A simple look at a map will reveal the problems there, with Fir Park a good 75 miles from Gretna. That affected attendance, obviously. Plus, there were the costs associated with the groundshare. Gretna went into administration and failed to complete the season. So, for Queen’s Park, which currently sits first in the Championship, the good news is they’re on target for promotion.

The bad news? Queens Park are on target for promotion.

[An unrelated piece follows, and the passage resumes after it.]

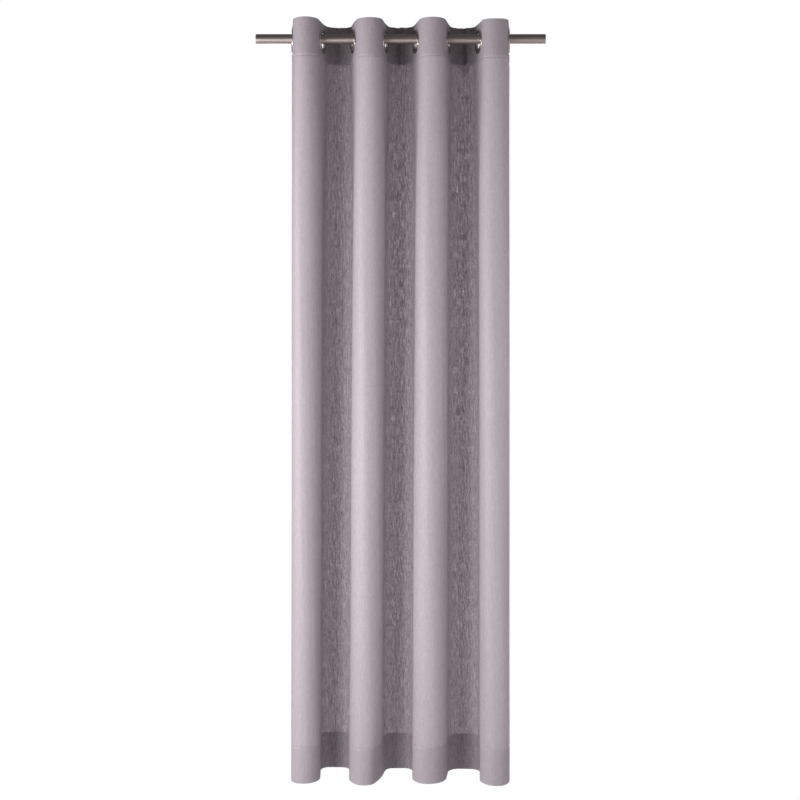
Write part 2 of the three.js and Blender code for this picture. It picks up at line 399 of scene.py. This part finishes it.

Now, to be clear, Queen’s Park, which faces Inverness CT in Scottish Cup play later this month, aren’t Gretna. The club, which only went professional in 2019, is well-run and seems to be on sound financial footing. After using Hampden Park for many years, the side have hosted most first-team matches in recent seasons at “Lesser Hampden,” a 2,000-seat facility adjacent to the national stadium.

In addition, former Hibs chief executive Leeann Dempster is running the show, which means the club are in capable hands (at least in theory). Former Celtic reserves coach Tommy McIntyre is now in the same role at the southside club, which has a long history of developing young talent.

Still, none of that means Queen’s Park are ready for prime time, or at least the Premiership. More than halfway through the 2022-23 campaign, they may learn if they are soon enough.